■ GIVEN INSTRUCTION:
Extract each line where the string "joints" shows up.

— Begin RECORDED INFORMATION —

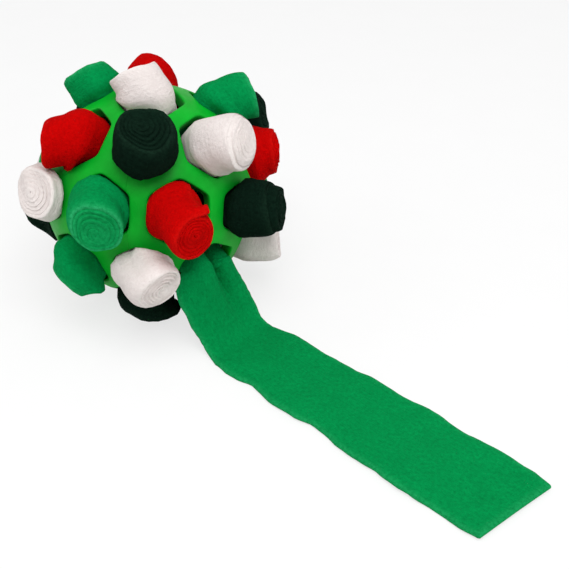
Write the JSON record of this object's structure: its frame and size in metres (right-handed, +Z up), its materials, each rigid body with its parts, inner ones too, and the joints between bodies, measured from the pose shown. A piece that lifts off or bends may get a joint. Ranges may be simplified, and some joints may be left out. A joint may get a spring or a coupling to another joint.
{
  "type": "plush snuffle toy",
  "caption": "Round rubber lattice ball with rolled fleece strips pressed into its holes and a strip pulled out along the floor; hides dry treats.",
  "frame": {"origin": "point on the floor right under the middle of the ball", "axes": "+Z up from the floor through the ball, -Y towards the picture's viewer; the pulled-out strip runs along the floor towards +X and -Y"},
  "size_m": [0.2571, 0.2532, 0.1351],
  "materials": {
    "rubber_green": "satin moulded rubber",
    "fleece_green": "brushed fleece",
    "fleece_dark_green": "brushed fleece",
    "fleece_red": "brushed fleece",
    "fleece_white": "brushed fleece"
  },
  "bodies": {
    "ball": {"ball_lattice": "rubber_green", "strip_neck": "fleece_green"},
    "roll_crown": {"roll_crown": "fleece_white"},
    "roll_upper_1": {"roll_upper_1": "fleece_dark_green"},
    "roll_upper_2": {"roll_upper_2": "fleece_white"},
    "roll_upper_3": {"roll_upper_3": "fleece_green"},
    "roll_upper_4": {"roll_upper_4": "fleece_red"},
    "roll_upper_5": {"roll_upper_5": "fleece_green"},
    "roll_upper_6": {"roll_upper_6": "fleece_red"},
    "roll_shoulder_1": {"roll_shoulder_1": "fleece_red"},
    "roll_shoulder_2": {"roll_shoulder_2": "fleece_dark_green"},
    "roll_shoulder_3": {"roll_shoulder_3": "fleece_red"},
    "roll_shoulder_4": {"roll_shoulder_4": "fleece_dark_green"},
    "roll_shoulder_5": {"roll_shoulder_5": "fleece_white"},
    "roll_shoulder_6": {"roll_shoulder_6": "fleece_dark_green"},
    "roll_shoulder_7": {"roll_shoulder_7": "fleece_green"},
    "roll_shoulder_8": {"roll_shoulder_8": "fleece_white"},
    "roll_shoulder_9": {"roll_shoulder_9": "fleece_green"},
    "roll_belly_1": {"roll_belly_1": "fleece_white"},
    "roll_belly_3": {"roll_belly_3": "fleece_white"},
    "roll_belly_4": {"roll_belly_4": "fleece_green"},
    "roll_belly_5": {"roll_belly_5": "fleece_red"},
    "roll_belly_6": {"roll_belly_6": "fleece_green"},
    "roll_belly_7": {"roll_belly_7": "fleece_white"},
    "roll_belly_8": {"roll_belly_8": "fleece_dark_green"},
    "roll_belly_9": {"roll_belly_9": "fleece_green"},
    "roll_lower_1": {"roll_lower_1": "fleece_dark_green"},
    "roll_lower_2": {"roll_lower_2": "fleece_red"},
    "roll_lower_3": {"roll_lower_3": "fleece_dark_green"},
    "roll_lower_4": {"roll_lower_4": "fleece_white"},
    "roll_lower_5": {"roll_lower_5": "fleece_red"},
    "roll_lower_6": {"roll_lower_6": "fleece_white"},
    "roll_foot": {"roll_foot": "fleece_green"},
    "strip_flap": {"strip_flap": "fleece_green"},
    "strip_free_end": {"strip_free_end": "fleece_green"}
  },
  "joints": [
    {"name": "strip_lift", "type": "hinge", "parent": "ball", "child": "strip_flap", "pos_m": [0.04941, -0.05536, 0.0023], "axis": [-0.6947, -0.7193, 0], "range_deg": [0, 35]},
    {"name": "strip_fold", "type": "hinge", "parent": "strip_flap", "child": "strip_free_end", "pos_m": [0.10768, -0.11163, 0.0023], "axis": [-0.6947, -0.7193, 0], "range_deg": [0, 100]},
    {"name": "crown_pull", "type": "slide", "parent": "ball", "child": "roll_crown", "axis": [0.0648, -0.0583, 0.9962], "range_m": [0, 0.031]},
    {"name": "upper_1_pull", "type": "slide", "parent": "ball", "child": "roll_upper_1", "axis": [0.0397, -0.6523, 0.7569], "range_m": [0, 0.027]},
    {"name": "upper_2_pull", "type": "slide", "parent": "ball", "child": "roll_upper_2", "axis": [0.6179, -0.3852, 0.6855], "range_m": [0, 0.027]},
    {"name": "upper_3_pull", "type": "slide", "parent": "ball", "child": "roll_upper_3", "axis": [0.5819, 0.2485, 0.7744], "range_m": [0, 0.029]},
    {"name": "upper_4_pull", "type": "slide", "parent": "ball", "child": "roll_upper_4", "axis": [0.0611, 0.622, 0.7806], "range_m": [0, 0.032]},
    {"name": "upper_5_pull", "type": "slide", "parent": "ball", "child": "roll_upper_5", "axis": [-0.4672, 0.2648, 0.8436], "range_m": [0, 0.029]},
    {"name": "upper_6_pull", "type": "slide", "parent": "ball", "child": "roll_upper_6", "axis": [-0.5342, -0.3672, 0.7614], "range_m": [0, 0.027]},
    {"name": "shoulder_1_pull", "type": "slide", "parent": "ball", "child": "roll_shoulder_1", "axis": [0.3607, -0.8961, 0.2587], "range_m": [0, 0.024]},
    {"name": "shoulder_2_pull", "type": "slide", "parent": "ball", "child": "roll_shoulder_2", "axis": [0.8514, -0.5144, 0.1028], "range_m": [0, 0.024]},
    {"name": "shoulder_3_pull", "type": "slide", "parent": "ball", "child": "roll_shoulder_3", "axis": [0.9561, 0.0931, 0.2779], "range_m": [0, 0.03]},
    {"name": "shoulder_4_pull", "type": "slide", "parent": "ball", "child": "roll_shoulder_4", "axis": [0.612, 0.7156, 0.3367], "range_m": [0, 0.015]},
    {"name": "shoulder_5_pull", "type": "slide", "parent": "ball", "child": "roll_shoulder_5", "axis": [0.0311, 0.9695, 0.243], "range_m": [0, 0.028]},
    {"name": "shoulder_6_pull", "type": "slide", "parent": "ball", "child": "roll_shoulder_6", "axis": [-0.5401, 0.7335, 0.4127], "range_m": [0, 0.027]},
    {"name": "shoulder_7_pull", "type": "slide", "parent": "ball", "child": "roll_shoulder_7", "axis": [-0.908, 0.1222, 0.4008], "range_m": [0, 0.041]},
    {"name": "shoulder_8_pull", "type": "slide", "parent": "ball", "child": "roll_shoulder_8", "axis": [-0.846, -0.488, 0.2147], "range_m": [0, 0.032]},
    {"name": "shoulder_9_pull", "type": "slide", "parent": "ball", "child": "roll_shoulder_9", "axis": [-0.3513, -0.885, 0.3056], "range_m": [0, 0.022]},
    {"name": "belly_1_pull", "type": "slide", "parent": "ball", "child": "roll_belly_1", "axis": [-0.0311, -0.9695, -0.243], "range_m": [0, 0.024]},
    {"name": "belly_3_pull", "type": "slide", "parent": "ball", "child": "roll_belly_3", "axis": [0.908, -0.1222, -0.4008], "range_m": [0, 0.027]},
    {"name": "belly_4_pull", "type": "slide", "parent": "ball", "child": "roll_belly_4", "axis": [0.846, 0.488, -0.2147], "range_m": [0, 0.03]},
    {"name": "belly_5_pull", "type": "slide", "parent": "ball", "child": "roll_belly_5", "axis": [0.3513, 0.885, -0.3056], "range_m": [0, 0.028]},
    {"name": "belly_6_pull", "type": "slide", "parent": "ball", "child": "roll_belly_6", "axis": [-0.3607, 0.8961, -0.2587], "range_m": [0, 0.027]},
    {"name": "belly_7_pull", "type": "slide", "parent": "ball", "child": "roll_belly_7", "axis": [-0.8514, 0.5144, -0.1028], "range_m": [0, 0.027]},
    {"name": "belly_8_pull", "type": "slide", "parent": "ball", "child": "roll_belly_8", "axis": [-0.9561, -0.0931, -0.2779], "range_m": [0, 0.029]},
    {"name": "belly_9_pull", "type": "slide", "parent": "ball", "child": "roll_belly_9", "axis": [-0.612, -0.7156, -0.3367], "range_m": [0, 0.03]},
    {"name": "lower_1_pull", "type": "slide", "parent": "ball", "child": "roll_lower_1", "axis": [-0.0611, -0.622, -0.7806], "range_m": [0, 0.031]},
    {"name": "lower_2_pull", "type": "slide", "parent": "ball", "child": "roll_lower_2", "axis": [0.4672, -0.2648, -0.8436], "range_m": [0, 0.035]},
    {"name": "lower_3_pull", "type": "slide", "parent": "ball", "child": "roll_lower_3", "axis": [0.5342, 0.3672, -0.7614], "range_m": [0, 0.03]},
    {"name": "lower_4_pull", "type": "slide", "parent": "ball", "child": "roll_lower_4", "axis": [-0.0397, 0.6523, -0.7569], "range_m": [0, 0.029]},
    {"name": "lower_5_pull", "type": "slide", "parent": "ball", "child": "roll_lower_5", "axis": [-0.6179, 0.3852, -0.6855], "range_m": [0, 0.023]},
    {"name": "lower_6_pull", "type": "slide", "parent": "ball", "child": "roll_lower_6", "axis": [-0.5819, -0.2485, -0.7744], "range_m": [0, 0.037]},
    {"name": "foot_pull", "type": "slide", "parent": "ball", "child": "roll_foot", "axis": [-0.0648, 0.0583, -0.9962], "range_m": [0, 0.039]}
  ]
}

— End RECORDED INFORMATION —

■ RESULT OF THIS EXERCISE:
Write the JSON record of this object's structure: its frame and size in metres (right-handed, +Z up), its materials, each rigid body with its parts, inner ones too, and the joints between bodies, measured from the pose shown. A piece that lifts off or bends may get a joint. Ranges may be simplified, and some joints may be left out. A joint may get a spring or a coupling to another joint.
  "joints": [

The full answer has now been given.